Néanmoins, un premier problème est rapidement évoqué, celui de l’accompagnement par les membres du personnel. “Il y a des lacunes dans le suivi car il s’appuie sur des bénévoles qui changent souvent et qui ne connaissent pas vraiment les jeunes”, explique un jeune pensionnaire transgenre de la délégation bordelaise. Ce manque de continuité entre les jeunes et les bénévoles a parfois des conséquences dramatiques sur les relations au sein de la fondation : “Comme on ne crée pas de lien avec elles, il peut y avoir des personnes exilées.” Malgré le “manque de dialogue” déploré par certains jeunes et les problèmes rencontrés sur place, Le Refuge reste pour eux “la seule association de ce type à pouvoir accueillir les LGBT+”.
Un jeune nous confie que la fondation a “le mérite d’avoir mis en place quelque chose au moins, même avec ses défauts, mais qui sauve quand même des vies”.
Liberté partielle
Être hébergé au sein du Refuge nécessite en retour de participer aux permanences tenues plusieurs fois par semaine, de respecter le couvre-feu établi par la fondation (hors couvre-feu national actuel), et de suivre une première thérapie avec le psychologue attribué. Pour certains, et notamment les rares étudiants qui y sont hébergés, ces concessions sont difficiles : “C’est une vie contrastée car on a besoin d’être hébergé mais on doit tout le temps rendre des comptes.” “Moi qui suis étudiant, j’ai souvent des problèmes parce que je ne peux pas forcément assister à toutes les permanences aux heures prévues avec mon emploi du temps.” Pour certains, mêler vie étudiante et vie à la fondation demeure complexe.

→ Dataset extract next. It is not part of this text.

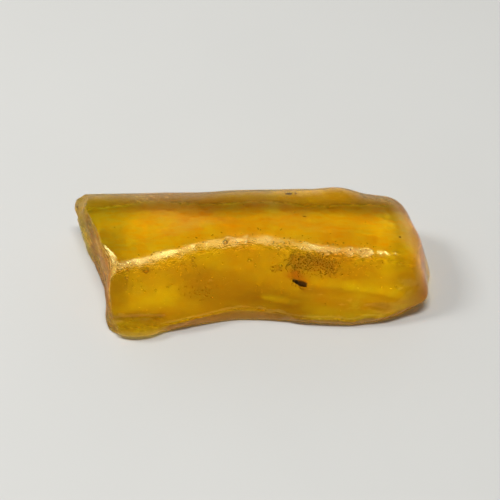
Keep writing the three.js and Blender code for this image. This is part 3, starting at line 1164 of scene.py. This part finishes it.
@dataclass(frozen=True)
class Hollows:
    """The air sealed in the resin: the bubbles that show, finer ones, and flat cracks that flash."""

    bubbles: tuple[Bubble, ...] = (
        Bubble((-24.3, -8.1, 11.7), 0.45),
        Bubble((-23.9, -6.9, 12.7), 0.32),
        Bubble((-20.4, -6.7, 12.3), 0.7),
        Bubble((-16.2, -4.1, 13.7), 0.26),
        Bubble((-11.3, -3.8, 12.9), 0.4),
        Bubble((-5.1, -0.5, 14.1), 0.55),
        Bubble((-0.4, -3.4, 11.5), 0.34),
        Bubble((3.6, -1.8, 13.5), 0.28),
        Bubble((5.4, -1.7, 13.8), 0.45),
        Bubble((5.7, -4.3, 11.0), 0.42),
    )
    # Painted shade: the dark ring tinted round each bubble's rim.
    rim: Tint = (0.2, 0.09, 0.02)
    fine_bubbles: int = 14
    fine_radius: Pair = (0.06, 0.16)
    fine_depth: Pair = (0.2, 2.5)
    cracks: int = 450
    crack_sides: int = 7
    crack_radius: Pair = (0.1, 0.34)
    crack_depth: Pair = (0.05, 0.9)
    crack_ragged: Pair = (0.6, 1.1)
    crack_narrow: float = 0.6
    crack_thickness: float = 0.05
    off_crest: float = 0.03
    behind_crest: float = 0.2
    seed: int = 7

    def add_to(self, heap: MeshHeap, skin: np.ndarray, normals: np.ndarray) -> np.ndarray:
        """Adds every hollow to the lump's mesh, its faces turned in. Most cracks lie near the crest.

        Args:
            heap: the mesh so far.
            skin: points of the skin, in millimetres.
            normals: the way the skin faces there.

        Returns:
            The tint of each point added, one a row: painted shade round the rims of the bubbles, or else
                none.
        """
        rng = np.random.default_rng(self.seed)
        shape, faces = ball(11, 18)
        tints = []
        for bubble in self.bubbles:
            i = int(np.argmin(np.linalg.norm(skin - bubble.at, axis=1)))
            middle = skin[i] - normals[i] * (bubble.depth + bubble.radius)
            heap.add(middle + shape * bubble.radius, faces, inward=True)
            # Painted shade: the bubble's skin is tinted dark where it turns edge-on.
            rim = ease((0.75 - np.abs(shape @ normals[i])) / 0.3)[:, None]
            tints.append(1 - rim * (1 - np.array(self.rim)))
        begun = heap.count
        top = np.flatnonzero((normals[:, 2] > 0.3) & (np.abs(skin[:, 0]) < 30))
        small, small_faces = ball(4, 8)
        for i in rng.choice(top, self.fine_bubbles, replace=False):
            radius = rng.uniform(*self.fine_radius)
            middle = skin[i] - normals[i] * (radius + rng.uniform(*self.fine_depth))
            heap.add(middle + small * radius, small_faces, inward=True)
        fewer = np.where(normals[top, 1] > -0.15, self.behind_crest, 1.0)
        weight = (self.off_crest + CREST_LINE.share(skin[top])) * fewer
        for i in rng.choice(top, self.cracks, replace=False, p=weight / weight.sum()):
            radius = rng.uniform(*self.crack_radius)
            middle = skin[i] - normals[i] * (radius + rng.uniform(*self.crack_depth))
            heap.add(*self.crack(middle, radius, rng), inward=True)
        return np.vstack([*tints, np.ones((heap.count - begun, 3))])

    def crack(self, middle: np.ndarray, radius: float, rng: np.random.Generator) -> Shape:
        """One flat, lens-shaped crack that lies at a random slant.

        Args:
            middle: where it is.
            radius: its radius.
            rng: the random numbers.

        Returns:
            The points and faces.
        """
        across = rng.normal(size=3)
        across /= np.linalg.norm(across)
        u = np.cross(across, rng.normal(size=3))
        u /= np.linalg.norm(u)
        v = np.cross(across, u)
        turn = even_turns(self.crack_sides)
        reach = radius * rng.uniform(*self.crack_ragged, self.crack_sides)
        along, aside = reach * np.cos(turn), self.crack_narrow * (reach * np.sin(turn))
        rim = middle + along[:, None] * u + aside[:, None] * v
        half = across * self.crack_thickness / 2
        points = np.vstack([rim, [middle + half, middle - half]])
        over, below = self.crack_sides, self.crack_sides + 1
        faces: Faces = []
        for j in range(self.crack_sides):
            after = (j + 1) % self.crack_sides
            faces += [(over, j, after), (below, after, j)]
        return points, faces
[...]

“On n’est pas toujours super à l’aise car on sait qu’on peut être viré très vite sans qu’il y ait d’avertissement au préalable” – Un pensionnaire du Refuge
Parallèlement, certains jeunes évoquent leur peur constante d’être renvoyés de la fondation pour manquement au règlement. “On a une pression qui plane sur nous”, décrit un jeune hébergé en Île de France. Un sentiment lourd qui pèse sur certains et une réelle crainte de devoir retourner chez leurs parents ou de dormir dans la rue. La fondation étant pour eux souvent leur seul vrai refuge : “On n’est pas toujours super à l’aise car on sait qu’on peut être viré très vite sans qu’il y ait d’avertissement au préalable.” Cette angoisse de l’expulsion nous a été rappelée plusieurs fois. Elle soulève les mêmes problématiques de manque de dialogue, de mise en garde ou de rappels concernant le comportement des pensionnaires à avoir vis-à-vis de la fondation.
Inquiétudes
Quelques jours après l’annonce du départ du président de l’association suite aux révélations accablantes de l’audit mené en janvier, les employés et les bénévoles sont sous tension. Il devient très dur d’avoir le retour de membres du personnel sur le sujet. Certains refusent de répondre aux questions, d’autres ne nous confient que quelques phrases. “En ce moment, ceux qui parlent sont virés”, nous avoue l’un des membres de l’association qui souhaite rester anonyme.
Quand on évoque le changement de direction et la démission de Nicolas Noguier, les paroles sont sans ambages : “Je suis effondré par les événements, sa démission n’est pas quelque chose de naturel, on l’a poussé à la porte.” Pour tout ce qui concerne le “futur” de la fondation, on déplore que tout cela “va devenir politique. Les jeunes vont servir de vitrine uniquement pour amasser du fric.” Des idées confuses, pas d’explications. À l’aube d’une enquête saisie par le parquet de Montpellier, le personnel semble très inquiet.